Una o dos veces al año, uno ve llegar a lo lejos una ola gigante, turbia y feroz que acaba con todo tu mundo conocido y te abduce de la playa de la cuasi-tranquilidad a las profundidades más atroces. Normalmente te suelta de madrugada. Otras veces ni eso. ¡¡Bienvenido a las licitaciones!! El agarrón de arena y agua me pegó desprevenido este año. El fin de semana –sí, el largo- muchos se quedaron trabajando… sólo para encontrarse con que la reunión se había corrido por una semana. Y que la campaña había que repensarla entera. Yo, que estuve de nanny-papá-asesor del hogar mientras la doña se iba de club de lulú playístico, tuve que hacer un “eeek, paso”… pero el segundo impacto me golpeó de lleno en la cara. Y sobretodo en el cerebro. Son las 7 y tanto del viernes, y todavía no puedo creer que trabajé todo el martes, seguí el miércoles (dormí 2 horas apenas entremedio), y terminé anoche a las 4.30 am. Destruído. Sobreviviendo a punta de cafés, pizzas y galletitas-de-reunión; viendo a mis hijos sólo via iPhoto y a mis amigos por MSN. Viéndolos.

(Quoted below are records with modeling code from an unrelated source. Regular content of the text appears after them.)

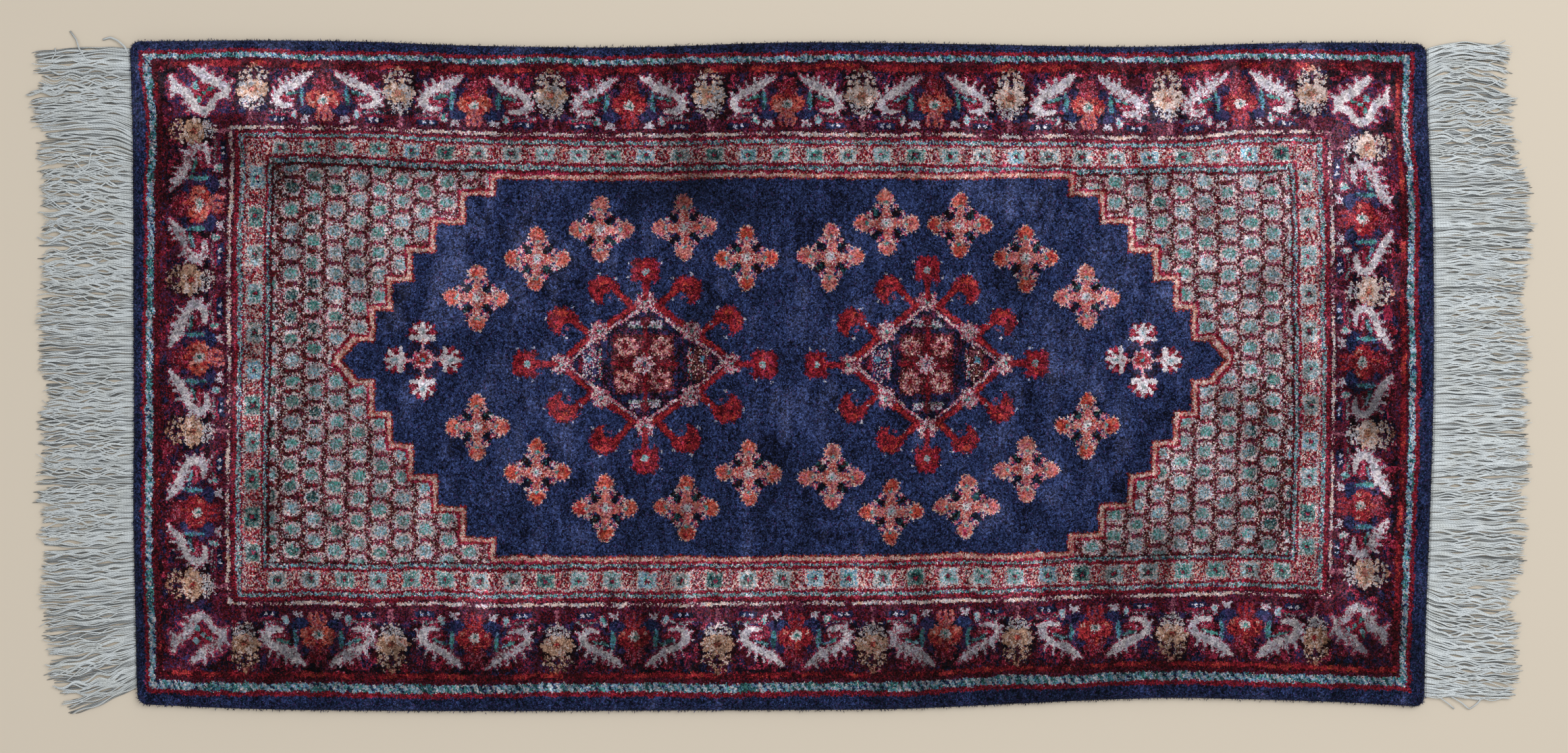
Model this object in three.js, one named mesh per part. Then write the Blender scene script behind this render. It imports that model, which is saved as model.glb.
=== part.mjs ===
// A small knotted silk rug, laid out flat with its warp ends left as a fringe at both short
// ends. Millimetres, +Z up. X runs along the rug and Y across it. The origin is the centre of
// the pile's underside, which lies on z = 0.
import * as THREE from "three";

// The knotted pile on its foundation, straight and square before it is laid.
const PILE_LENGTH = 1220;
const PILE_WIDTH = 625;
const PILE_HEIGHT = 8;
const CORNER_RADIUS = 9;
const CORNER_STEPS = 4;
const LONG_SIDE_STEPS = 30;
const SHORT_END_STEPS = 40;

// The rim is rounded: at each height the outline is drawn in by this much.
const RIM_SECTION = [
  { height: 0, drawnIn: 1.6 },
  { height: 3.4, drawnIn: 0 },
  { height: 6.4, drawnIn: 1.3 },
  { height: PILE_HEIGHT, drawnIn: 5 },
];

// How far each edge of the laid rug bulges past its straight line, at places along it.
// Far is the long side at +Y, near the one at -Y.
const LONG_SIDE_BULGE = [
  { at: -610, far: 1.5, near: -3.5 },
  { at: -500, far: 2.5, near: 1 },
  { at: -400, far: 1.5, near: 2.5 },
  { at: -290, far: -2.5, near: 3 },
  { at: -145, far: -4, near: 2.5 },
  { at: 0, far: 0.5, near: 2 },
  { at: 110, far: 0, near: 1 },
  { at: 200, far: -1.5, near: -3 },
  { at: 300, far: -3.5, near: -7.5 },
  { at: 370, far: -3, near: -9.5 },
  { at: 450, far: -0.5, near: -8 },
  { at: 540, far: 0.5, near: -5 },
  { at: 610, far: -1, near: -1 },
];
const SHORT_END_BULGE = [
  { at: -312, left: -3, right: -8 },
  { at: -235, left: -1.5, right: -6.5 },
  { at: -130, left: 0.5, right: -2.5 },
  { at: -30, left: 0, right: 0.5 },
  { at: 60, left: 0.5, right: 1.2 },
  { at: 148, left: 0.6, right: 0 },
  { at: 240, left: 1.5, right: -4.6 },
  { at: 312, left: 4, right: -6 },
];

// The fringes: one comb at each end, a narrow web whose teeth are locks of loose warp ends.
const SEAM_GAP = 0.3;
const WEB_DEPTH = 3;
const TOOTH_PITCH = 15;
const TOOTH_GAP = 1.2;
const TOOTH_STEPS = 5;
const TOOTH_SHOULDER = 0.86;
const ROOT_HEIGHT = 3;
const TIP_HEIGHT = 1.8;
const TIP_RAGGEDNESS = 4;

// How the locks lie. Root is the place of a lock along the pile's end. Bow and sweep are how
// far it has drifted towards +Y half way out and at its tip, and reach is how far out it goes.
const LEFT_LOCKS = [
  { root: -292, bow: -19, sweep: -27, reach: 64 },
  { root: -278, bow: -13, sweep: -18, reach: 78 },
  { root: -250, bow: -12, sweep: -20, reach: 86 },
  { root: -225, bow: -8, sweep: -11, reach: 85 },
  { root: -186, bow: -7, sweep: -12, reach: 84 },
  { root: -150, bow: -5, sweep: -3, reach: 88 },
  { root: -113, bow: -1, sweep: -9, reach: 90 },
  { root: -78, bow: -10, sweep: -5, reach: 84 },
  { root: -41, bow: -7, sweep: -3, reach: 90 },
  { root: -5, bow: 10, sweep: 9, reach: 84 },
  { root: 24, bow: 1, sweep: 5, reach: 84 },
  { root: 64, bow: 14, sweep: 15, reach: 80 },
  { root: 110, bow: 18, sweep: 25, reach: 80 },
  { root: 145, bow: 9, sweep: 7, reach: 76 },
  { root: 175, bow: 3, sweep: -7, reach: 76 },
  { root: 205, bow: 3, sweep: -8, reach: 78 },
  { root: 232, bow: 13, sweep: 8, reach: 92 },
  { root: 270, bow: 3, sweep: 2, reach: 88 },
  { root: 304, bow: 3, sweep: -5, reach: 88 },
];
const RIGHT_LOCKS = [
  { root: -304, bow: -10, sweep: -12, reach: 78 },
  { root: -290, bow: -12, sweep: -12, reach: 84 },
  { root: -263, bow: -9, sweep: -8, reach: 84 },
  { root: -238, bow: -13, sweep: -15, reach: 79 },
  { root: -200, bow: -3, sweep: -2, reach: 85 },
  { root: -155, bow: 0, sweep: 3, reach: 87 },
  { root: -104, bow: 3, sweep: 0, reach: 91 },
  { root: -53, bow: 2, sweep: 2, reach: 89 },
  { root: 23, bow: 2, sweep: 2, reach: 86 },
  { root: 100, bow: -1, sweep: -2, reach: 84 },
  { root: 163, bow: 0, sweep: -4, reach: 85 },
  { root: 226, bow: -2, sweep: -3, reach: 71 },
  { root: 264, bow: 3, sweep: 0, reach: 71 },
  { root: 306, bow: 5, sweep: 1, reach: 72 },
];

const PILE_COLOUR = 0x2e3358;
const FRINGE_COLOUR = 0xd6dad6;

// A column of a table, read between its rows along a smooth curve.
function readTable(rows, key, place, column) {
  const last = rows.length - 1;
  if (place <= rows[0][key]) return rows[0][column];
  if (place >= rows[last][key]) return rows[last][column];
  const upper = rows.findIndex((row) => row[key] > place);
  const width = rows[upper][key] - rows[upper - 1][key];
  const share = (place - rows[upper - 1][key]) / width;
  const slope = (index) => {
    const before = rows[Math.max(index - 1, 0)];
    const after = rows[Math.min(index + 1, last)];
    return (after[column] - before[column]) / (after[key] - before[key]);
  };
  const rest = 1 - share;
  const ends = rows[upper - 1][column] * (1 + 2 * share) * rest * rest
    + rows[upper][column] * share * share * (3 - 2 * share);
  const bends = slope(upper - 1) * share * rest * rest - slope(upper) * share * share * rest;
  return ends + width * bends;
}

// Where a point of the straight rug comes to lie once the rug is on the floor.
function laid(x, y) {
  const end = x < 0 ? "left" : "right";
  const side = y < 0 ? "near" : "far";
  const stretchX = 1 + readTable(SHORT_END_BULGE, "at", y, end) / (PILE_LENGTH / 2);
  const stretchY = 1 + readTable(LONG_SIDE_BULGE, "at", x, side) / (PILE_WIDTH / 2);
  return new THREE.Vector2(x * stretchX, y * stretchY);
}

// The straight rug's outline with rounded corners, drawn in all round, anticlockwise.
function straightOutline(drawnIn) {
  const halfLength = PILE_LENGTH / 2 - drawnIn;
  const halfWidth = PILE_WIDTH / 2 - drawnIn;
  const radius = Math.max(CORNER_RADIUS - drawnIn, 1);
  const corners = [
    { x: halfLength - radius, y: halfWidth - radius, turn: 0 },
    { x: radius - halfLength, y: halfWidth - radius, turn: 1 },
    { x: radius - halfLength, y: radius - halfWidth, turn: 2 },
    { x: halfLength - radius, y: radius - halfWidth, turn: 3 },
  ];
  const points = [];
  corners.forEach((corner, index) => {
    const next = corners[(index + 1) % corners.length];
    for (let step = 0; step <= CORNER_STEPS; step += 1) {
      const angle = (Math.PI / 2) * (corner.turn + step / CORNER_STEPS);
      points.push([corner.x + radius * Math.cos(angle), corner.y + radius * Math.sin(angle)]);
    }
    const [fromX, fromY] = points[points.length - 1];
    const nextAngle = (Math.PI / 2) * (corner.turn + 1);
    const toX = next.x + radius * Math.cos(nextAngle);
    const toY = next.y + radius * Math.sin(nextAngle);
    const steps = index % 2 === 0 ? LONG_SIDE_STEPS : SHORT_END_STEPS;
    for (let step = 1; step < steps; step += 1) {
      const share = step / steps;
      points.push([fromX + (toX - fromX) * share, fromY + (toY - fromY) * share]);
    }
  });
  return points;
}

// A closed solid from rings of equal length, lowest first, capped at both ends. The caps take
// the triangles of the first ring's plan.
function closedSolid(rings) {
  const count = rings[0].length;
  const positions = [];
  rings.forEach((ring) => ring.forEach((point) => positions.push(point.x, point.y, point.z)));
  const plan = rings[0].map((point) => new THREE.Vector2(point.x, point.y));
  const top = (rings.length - 1) * count;
  const indices = [];
  THREE.ShapeUtils.triangulateShape(plan, []).forEach(([a, b, c]) => {
    indices.push(a, c, b);
    indices.push(top + a, top + b, top + c);
  });
  for (let level = 0; level < rings.length - 1; level += 1) {
    for (let place = 0; place < count; place += 1) {
      const next = (place + 1) % count;
      const low = level * count;
      const high = low + count;
      indices.push(low + place, low + next, high + next);
      indices.push(low + place, high + next, high + place);
    }
  }
  const geometry = new THREE.BufferGeometry();
  geometry.setAttribute("position", new THREE.Float32BufferAttribute(positions, 3));
  geometry.setIndex(indices);
  geometry.computeVertexNormals();
  return geometry;
}

// The pile: the laid outline carried up through the rounded rim.
function pileGeometry() {
  const rings = RIM_SECTION.map(({ height, drawnIn }) =>
    straightOutline(drawnIn).map(([x, y]) => {
      const point = laid(x, y);
      return new THREE.Vector3(point.x, point.y, height);
    }),
  );
  return closedSolid(rings);
}

// How far out from the pile's middle its end lies, at a place across the rug.
function pileEnd(outward, y) {
  return Math.abs(laid((outward * PILE_LENGTH) / 2, y).x) + SEAM_GAP;
}

// A place on the line that starts at a root on the pile's end and runs out along the locks.
function alongLock(locks, outward, root, out) {
  const reach = readTable(locks, "root", root, "reach");
  const bow = readTable(locks, "root", root, "bow");
  const sweep = readTable(locks, "root", root, "sweep");
  const share = out / reach;
  const drift = 4 * bow * share * (1 - share) + sweep * share * (2 * share - 1);
  return new THREE.Vector2(outward * (pileEnd(outward, root) + out), root + drift);
}

// A comb's plan, from the lowest root to the highest and back along the pile's end.
function combOutline(locks, outward) {
  const first = locks[0].root;
  const last = locks[locks.length - 1].root;
  const teeth = Math.round((last - first) / TOOTH_PITCH);
  const pitch = (last - first) / teeth;
  const points = [];
  const seam = [];
  for (let tooth = 0; tooth < teeth; tooth += 1) {
    const low = first + pitch * tooth + TOOTH_GAP / 2;
    const high = first + pitch * (tooth + 1) - TOOTH_GAP / 2;
    const middle = (low + high) / 2;
    const ragged = TIP_RAGGEDNESS * Math.sin(tooth * 2.4);
    const reach = readTable(locks, "root", middle, "reach") + ragged;
    const shoulder = reach * TOOTH_SHOULDER;
    for (let step = 0; step <= TOOTH_STEPS; step += 1) {
      const out = WEB_DEPTH + ((shoulder - WEB_DEPTH) * step) / TOOTH_STEPS;
      points.push(alongLock(locks, outward, low, out));
    }
    points.push(alongLock(locks, outward, middle, reach));
    for (let step = TOOTH_STEPS; step >= 0; step -= 1) {
      const out = WEB_DEPTH + ((shoulder - WEB_DEPTH) * step) / TOOTH_STEPS;
      points.push(alongLock(locks, outward, high, out));
    }
    seam.push(new THREE.Vector2(outward * pileEnd(outward, low), low));
    seam.push(new THREE.Vector2(outward * pileEnd(outward, high), high));
  }
  const outline = points.concat(seam.reverse());
  return outward < 0 ? outline.reverse() : outline;
}

// A comb: flat underneath, thickest at the web and thinner towards the tips.
function combGeometry(locks, outward) {
  const longest = Math.max(...locks.map((lock) => lock.reach));
  const outline = combOutline(locks, outward);
  const under = outline.map((point) => new THREE.Vector3(point.x, point.y, 0));
  const over = outline.map((point) => {
    const out = Math.abs(point.x) - PILE_LENGTH / 2;
    const share = THREE.MathUtils.clamp(out / longest, 0, 1);
    const height = THREE.MathUtils.lerp(ROOT_HEIGHT, TIP_HEIGHT, share);
    return new THREE.Vector3(point.x, point.y, height);
  });
  return closedSolid([under, over]);
}

function pieceOf(name, geometry, color, roughness) {
  const material = new THREE.MeshStandardMaterial({ color, roughness, metalness: 0 });
  const piece = new THREE.Mesh(geometry, material);
  piece.name = name;
  return piece;
}

const rug = new THREE.Group();
rug.add(pieceOf("pile", pileGeometry(), PILE_COLOUR, 0.6));
rug.add(pieceOf("fringe_left", combGeometry(LEFT_LOCKS, -1), FRINGE_COLOUR, 0.8));
rug.add(pieceOf("fringe_right", combGeometry(RIGHT_LOCKS, 1), FRINGE_COLOUR, 0.8));

export default rug;
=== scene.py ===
import math
from typing import NamedTuple

import bpy
import numpy as np
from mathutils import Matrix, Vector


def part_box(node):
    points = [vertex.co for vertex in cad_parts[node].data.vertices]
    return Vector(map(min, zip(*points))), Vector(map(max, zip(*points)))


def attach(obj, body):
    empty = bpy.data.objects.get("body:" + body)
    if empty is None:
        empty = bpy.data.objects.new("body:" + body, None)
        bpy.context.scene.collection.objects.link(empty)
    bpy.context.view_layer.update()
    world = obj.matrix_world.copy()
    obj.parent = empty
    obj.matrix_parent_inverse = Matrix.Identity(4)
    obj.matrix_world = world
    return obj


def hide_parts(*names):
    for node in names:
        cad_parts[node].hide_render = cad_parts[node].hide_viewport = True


bl_info = {
    "name": "Fringed Silk Rug",
    "version": (1, 0, 0),
    "blender": (4, 5, 0),
    "location": "View3D > Sidebar > Rug",
    "description": "Knots a small bordered silk rug tuft by tuft, with its warp fringes",
    "category": "Object",
}

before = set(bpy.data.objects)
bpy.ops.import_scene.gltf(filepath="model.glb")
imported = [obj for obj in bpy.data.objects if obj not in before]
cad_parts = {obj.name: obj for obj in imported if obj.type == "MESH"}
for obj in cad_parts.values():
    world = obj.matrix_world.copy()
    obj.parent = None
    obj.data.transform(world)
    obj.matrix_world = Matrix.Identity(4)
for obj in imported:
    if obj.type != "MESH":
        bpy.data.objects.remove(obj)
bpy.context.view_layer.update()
PILE_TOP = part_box("pile")[1].z
FRINGE_NODES = {"fringe_left": -1, "fringe_right": 1}

MM = 0.001

# The rug before it is laid, in millimetres, X along it and Y across it.
RUG_LENGTH = 1220.0
RUG_WIDTH = 625.0
RUG_HEIGHT = round(PILE_TOP / MM, 1)
CORNER_RADIUS = 9.0

# The rounded rim, from the top of the pile down: how far it is drawn in, and its height.
RIM = [(5.0, 7.2), (3.3, 6.7), (1.7, 5.7), (0.5, 4.4), (0.0, 3.0), (0.5, 1.3), (1.6, 0.0)]
RIM_DRAWN_IN = RIM[0][0]
EDGE_FALL = RUG_HEIGHT - RIM[0][1]
EDGE_FALL_REACH = 7.0
# How far the top lies below the rug's height, to leave room for its swells.
SWELL_ROOM = 0.3
# The swells: how many faces across and how high, then what each vertex adds of its own.
SWELLS = [(16, 0.28), (4, 0.16)]
VERTEX_SWELL = 0.12
VERTEX_SWAY = 0.3

# The pile's faces, and the tufts that each face carries along each of its sides.
FACES_ALONG = 407
FACES_ACROSS = 208
TUFTS_PER_FACE = 3
YARN_BASE = 32

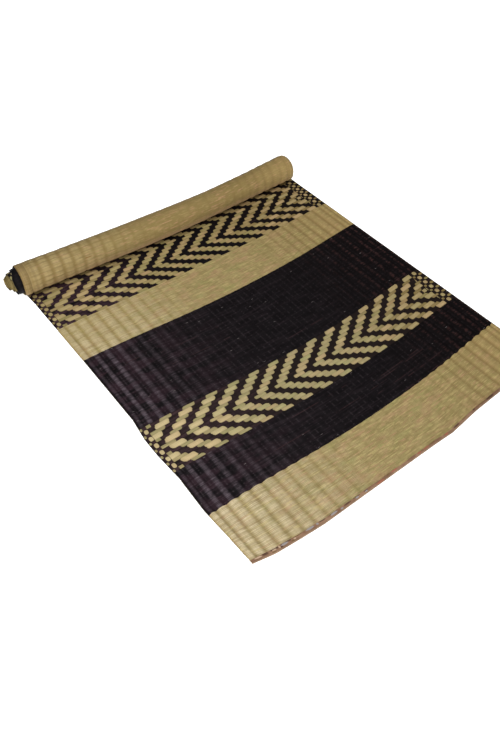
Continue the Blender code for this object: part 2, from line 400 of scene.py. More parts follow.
def roll_line(angle, columns, level):
    """A line of the roll, at level 0 for its outer face, 0.5 for a rim and 1 for its inner face."""
    across = across_at(columns)
    turns = angle / (2 * pi)
    along = float(along_at(angle))
    row = float(row_at(along))
    depth = THICKNESS * level + (0.5 - level) * 2 * RIM_DROP * at_rims(columns)
    if level == 0:
        share = smoothstep(*OUTSIDE_RIBS_RISE, angle) * (1.0 - smoothstep(*OUTSIDE_RIBS_FALL, angle))
        weave = relief(row, columns, across) * (1.0 if turns <= 1 else 0.0)
        depth = depth - ribs(row, across, share) - weave * smoothstep(0.0, OUTSIDE_WEAVE_FULL_AT, angle)
        rounded = np.maximum(1.0 - across / NOSE_ROUNDING_REACH, 0.0) ** 2
        depth = depth + NOSE_ROUNDING * rounded * smoothstep(*NOSE_ROUNDING_STARTS, turns)
    wider = curve(ROLL_END, across)
    looser = curve(LOOSER, across)
    tight = float(np.interp(turns, (LOOSE_TO, TIGHT_FROM), (0.0, 1.0)))
    flare = np.where(wider > 0, wider * max(0.0, 1.0 - turns), wider) + looser * (1.0 - tight)
    radius = ROLL_RADIUS + flare - TURN_PITCH * turns - depth
    left = curve(TURNS, turns)
    rise = CORE_RISE * max(0.0, turns - CORE_RISE_FROM) + TIGHT_RISE_SHARE * looser * tight
    x = across + side_waver(across, ROLL_START) + lean(across, ROLL_START) - left
    x = x + outwards(columns) * rim_bulge(row, level)
    y = ROLL_START - ROLL_BOW * weft_bow(across) + rise + radius * np.sin(angle)
    points = np.stack([x, y, ROLL_RADIUS + flare + rise - radius * np.cos(angle)], axis=1)
    return Line(points, columns, row, along, level)


def evenly(first, last, steps):
    """Places from first to last, with this many steps from each whole number to the next."""
    return np.arange(first * steps, last * steps + 1) / steps


EVEN_COLUMNS = evenly(FIRST_COLUMN, LAST_COLUMN, STEPS_PER_COLUMN)
SIDE_VALLEYS = curve(RIB_VALLEYS, [*range(1, 12), *range(20, 31)])
FINE = np.union1d(EVEN_COLUMNS, column_at(SIDE_VALLEYS))
COARSE = np.array(COARSE_COLUMNS, float)
RIMS = np.array([FIRST_COLUMN, LAST_COLUMN], float)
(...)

Porque no he tenido tiempo ni de escribirles algo.
Hoy me levanto, almuerzo, me vengo… y veo en el horizonte que esto no para más: Filmación a las 22. Armado del comercial. A las 10 am de mañana en la oficina. Domingo entero también.
Reventado. Agotado. Con la cabeza como una pulpa seca y pasteurizada de neuronas. Mal. Y esto sigue. Y ahí voy.